The emerging consensus among academics is that skilled migration is rarely a brain drain and can be structured in a way as to become a win for all parties involved. This is mainly because of the previously overlooked large, positive innovation- and growth-stimulating effects of skilled diaspora networks sending capital, knowledge, ideas and ideals back to their origin countries.
Consequently, we should see skilled migration not as a game of winners and losers, but as one in which all can win—like global trade. Policymakers would be well advised to see the true contribution of skilled immigrants, not in terms of just getting a job done, but as contributing to a more dynamic, vital society. This includes immigrants’ entrepreneurial activity, direct and indirect creative contributions, and the effect on economic growth of their own domestic consumption and taxes.
At BCG, we propose that CEOs and policymakers take four actions now, in order to tap into the large potential created by humans crossing borders:
Start from the top. Begin by focusing on migrants who have either a university education or vocational training—even though it’s not easy to do, in practice, and it limits the overall promise. In parallel, continue the urgent political and operational efforts to safeguard the livelihoods and dignity of refugees and undocumented migrants.

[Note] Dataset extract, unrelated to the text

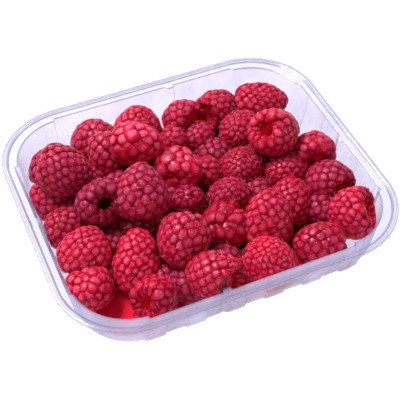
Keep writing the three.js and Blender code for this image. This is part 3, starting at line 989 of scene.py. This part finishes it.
def press_into_tray(mesh):
    """Flattens softly what reaches past the wall or the liner, and trims hairs above the heap."""
    points = read_vectors(mesh.vertices, "co") / MM
    flat, z = points[:, :2], points[:, 2]
    past = np.abs(flat) - np.array([LENGTH, WIDTH]) / 2 + CORNER_RADIUS
    outer = (past > 0).any(axis=1)
    outward = np.where(outer[:, None], np.maximum(past, 0), np.eye(2)[np.argmax(past, axis=1)])
    reach = np.linalg.norm(outward, axis=1)
    inside = CORNER_RADIUS - np.where(outer, reach, past.max(axis=1))
    outward = outward / np.maximum(reach, 1e-9)[:, None] * np.sign(flat)
    below = np.clip(WALL_FOOT_RADIUS - z, 0, WALL_FOOT_RADIUS * 0.98)
    foot_curve = WALL_FOOT_RADIUS - np.sqrt(WALL_FOOT_RADIUS ** 2 - below ** 2)
    insets, heights = zip(*(row[:2] for row in SECTION[1:3]))
    wall = np.interp(z, heights, insets) + SHEET / 2 + WALL_GAP + foot_curve
    inward = CORNER_LEDGE * (past > 0).all(axis=1)
    for turn, _, half_width, _, _, lug_place, _ in SIDES:
        cos, sin = math.cos(math.radians(turn)), math.sin(math.radians(turn))
        near = flat @ np.array([sin, -cos]) > half_width - CORNER_RADIUS
        lug = presence(flat @ np.array([cos, sin]), lug_place, LUG_WIDTH + LUG_MARGIN, LUG_RAMP)
        inward = np.maximum(inward, LUG_REACH * near * lug)
    wall += inward * np.clip(z / HEIGHT, 0, 1)
    free = inside - wall
    points[:, :2] -= outward * softly(free)[:, None]
    points[:, 2] += softly(z - LINER_TOP - WALL_GAP)
    points[:, 2] = np.minimum(points[:, 2], HEAP_TOP)
    mesh.vertices.foreach_set("co", (points * MM).astype(np.float32).ravel())
    mesh.update()


groups = {"back": [], "middle": [], "front": [], "upper": []}
beads_made = 0
for number, row in enumerate(LOWER_BERRIES + HIDDEN_BERRIES + UPPER_BERRIES, 1):
    berry, count = make_berry(number, row)
    beads_made += count
    if row in UPPER_BERRIES:
        group = "upper"
    elif row[1] > GROUP_EDGE:
        group = "back"
    elif row[1] > -GROUP_EDGE:
        group = "middle"
    else:
        group = "front"
    groups[group].append(berry)
heaps = [join(f"berries_{group}", berries) for group, berries in groups.items()]
print("berries:", sum(map(len, groups.values())), "beads:", beads_made)
for heap in heaps:
    print(heap.name, "triangles:", sum(len(face.vertices) - 2 for face in heap.data.polygons))

# %% [markdown]
# ## Raspberry flesh
#
# A bead's skin is thin and clear over red juice, and a dusty bloom of very fine hairs dulls its top. So
# the red beside the seams is the purest, and the tops are paler and pinker. Two things that the mesh
# carries drive that: how far each point lies inside its own bead, and how ripe the berry is. Light is
# painted in as well: the bloom is painted paler where the surface faces up to the light, small pale
# flecks are painted glints, and a thin darker line right at each seam is painted shade. Light spreads
# far through the juice, so the subsurface share is large and the seams glow instead of going black.
# The hollow's red is painted darker towards its deep end as shade, nearly black in the ripest berries,
# and the light that comes through its thin wall is painted as a faint glow, which also shows the fine
# threads that held the plug.

# %% Flesh material
HOLLOW_THREADS = 15
board = flesh_board
inner, tone, ripeness, hollow, hair, shine = (
    board.attribute(name) for name in ("inner", "tone", "ripeness", "hollow", "hair", "shine")
)
mottle = board.noise(1100.0, 4.0, board.place, 0.6)
patches = board.noise(110.0, 2.0, board.place)
up = board.split(board.add("ShaderNodeNewGeometry", out="Normal")).out("Z")
# Painted light: the bloom is paler where the surface faces up, towards the lamps.
painted_top_light = 0.35 + 0.65 * board.smooth(up, -0.3, 0.75)
bloom_and_painted_top_light = board.smooth(inner + 0.3 * (mottle - 0.5), 0.04, 0.5) * painted_top_light
bright_seam = board.blend(patches, rgb(218, 0, 48), rgb(192, 0, 40))
seam = board.blend(ripeness, bright_seam, rgb(140, 0, 42))
light_dust = board.blend(tone, rgb(230, 100, 140), rgb(218, 50, 92))
dark_dust = board.blend(tone, rgb(172, 68, 112), rgb(144, 26, 70))
fuzz = board.smooth(mottle, 0.42, 0.72)
dusty = board.blend(ripeness, light_dust, dark_dust)
dusty = board.blend(0.6 * fuzz, dusty, board.blend(ripeness, rgb(238, 124, 152), rgb(196, 92, 124)))
skin = board.blend(bloom_and_painted_top_light * (0.8 - 0.4 * shine), seam, dusty)
# Painted shade: a thin darker red right at each seam, deeper in some patches.
painted_seam_shade = board.blend(ripeness, rgb(128, 0, 26), rgb(84, 0, 20))
depth = board.smooth(patches, 0.35, 0.65, 0.05, 0.5)
skin = board.blend(depth * (1.0 - board.smooth(inner, 0.0, 0.07)), skin, painted_seam_shade)
seat = board.split(board.add("ShaderNodeUVMap", uv_map="seat"))
threads = board.maths("SINE", (seat.out("X") + 0.02 * mottle) * 2 * math.pi * HOLLOW_THREADS)
# Painted shade: the hollow's red darkens towards its deep end, and nearly to black in the ripest berries.
inside = board.blend(board.smooth(seat.out("Y"), -1.0, -0.2), rgb(140, 0, 14), rgb(214, 8, 28))
inside = board.blend(0.2 + 0.2 * threads, inside, rgb(236, 60, 64))
skin = board.blend(hollow, skin, board.blend(ripeness ** 4, inside, rgb(50, 0, 8)))
# Painted highlights: small pale flecks on the beads stand in for glints.
spots = board.add("ShaderNodeTexVoronoi", {"Vector": board.place, "Scale": 950.0}, "Distance")
painted_glints = (1.0 - board.smooth(spots, 0.08, 0.22)) * board.smooth(mottle, 0.4, 0.6) * (1.0 - hollow)
pale = board.blend(ripeness, rgb(248, 180, 198), rgb(214, 140, 166))
skin = board.blend(0.7 * painted_glints, skin, pale)
skin = board.blend(hair, skin, rgb(232, 150, 150))
pores = board.noise(1500.0, 3.0, board.place)
board.finish_principled({
    "Base Color": skin,
    "Roughness": 0.5 - 0.28 * shine + 0.12 * (mottle - 0.5),
    "Specular IOR Level": 0.1,
    "Subsurface Weight": 0.7,
    "Subsurface Radius": (1.0, 0.12, 0.1),
    "Subsurface Scale": 0.0028,
    # Painted glow: the hollow of a berry that isn't fully ripe shines faintly in its own red.
    "Emission Color": board.blend(hollow * (1.0 - ripeness ** 4), rgb(0, 0, 0), inside),
    "Emission Strength": 0.16,
    "Coat Weight": bloom_and_painted_top_light * (0.1 + 0.5 * shine),
    "Coat Roughness": 0.15,
    "Sheen Weight": 0.06,
    "Sheen Roughness": 0.35,
    "Sheen Tint": rgb(226, 176, 206),
    "Normal": board.bump(pores, 0.6, 0.0002),
})

# %% [markdown]
# ## Under the heap
#
# Between the berries the eye meets only more fruit in the dark. A low bumpy bed of dark red, well
# below the berries that show, is painted shade for that fruit: it closes those gaps so that no white
# floor shines up through them.

# %% Bed
BED_BOTTOM = 2.0
BED_TOP = 6.0
BED_LUMP = 0.6
LUMP_PITCH = 0.9
BED_CENTRE = np.array([4.0, 4.0])
BED_OUTLINE = [
    (-36, -44), (52, -44), (62, -30), (62, 36), (48, 48),
    (-48, 48), (-62, 34), (-62, -30), (-50, -20), (-38, -24),
]
edge = []
for here, after in zip(BED_OUTLINE, BED_OUTLINE[1:] + BED_OUTLINE[:1]):
    edge += [np.array(here) + (np.array(after) - np.array(here)) * share for share in (0, 0.25, 0.5, 0.75)]
edge = np.array(edge)
rings = [level(BED_CENTRE + (edge - BED_CENTRE) * share, BED_BOTTOM) for share in (0.5, 0.96)]
for share, rise in ((1.0, 0.2), (1.0, 0.75), (0.96, 1.0), (0.85, 1.0), (0.7, 1.0), (0.5, 1.0), (0.25, 1.0)):
    flat = BED_CENTRE + (edge - BED_CENTRE) * share
    height = BED_TOP - BED_BOTTOM + waves(flat, BED_LUMP, LUMP_PITCH)
    rings.append(level(flat, BED_BOTTOM + rise * height))
bed = add_object("shaded_berry_bed", loft("shaded_berry_bed", rings))
gap_shade_material, board = new_material("painted_gap_shade")
# Painted shade: the bed's dark red stands for the shaded fruit in the gaps.
lumps = board.noise(300.0, 3.0, board.place)
board.finish_principled({
    "Base Color": board.blend(lumps, rgb(96, 0, 16), rgb(140, 2, 28)),
    "Roughness": 0.4 + 0.3 * lumps,
    "Specular IOR Level": 0.05,
    "Normal": board.bump(lumps, 0.6, 0.0012),
})
bed.data.materials.append(gap_shade_material)

for piece in (*heaps, bed):
    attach(piece, "root")
    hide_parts("berries")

Create win-wins. Close the innovation and growth loops between countries of origin and destination countries by designing multilateral policies, firm engagement and technology to digitally accelerate the circular flow of ideas, capital and ideals.
Strive for vitality. As a policymaker, keep an eye on today’s and tomorrow’s local labour market needs, but be sure to recognize immigrants and your own diaspora of emigrants as sources of dynamism and vitality.
Innovate to lead. As a business leader, recognize and act on the immediate talent advantage inherent in global talent pools—but do not stop there. Embrace cultural diversity and the functional diversity it brings to jointly solve hard problems of discovery in innovation. And if you believe that talent is universal, but opportunity is not, ask yourself whether this is a cause that you, as a business leader, would want to lead.
The movement of people across borders is as intricately linked with human existence as is the movement of goods—trade. Yet until now, people crossing borders have received less strategic attention from the business community than the movement of goods.
As we show, people crossing borders create vast global networks that already drive innovation and growth in both destination countries and origin countries. Yet these networks remain comparatively small in size. As a result, the latent potential to drive shared economic value and create a more balanced world based on human values remains unfulfilled.
The world needs a new engine of growth and geopolitical stability more than ever. We think it’s time to elevate the potential of people crossing borders and to explore fresh ways for governments and business to work together for the benefit of all.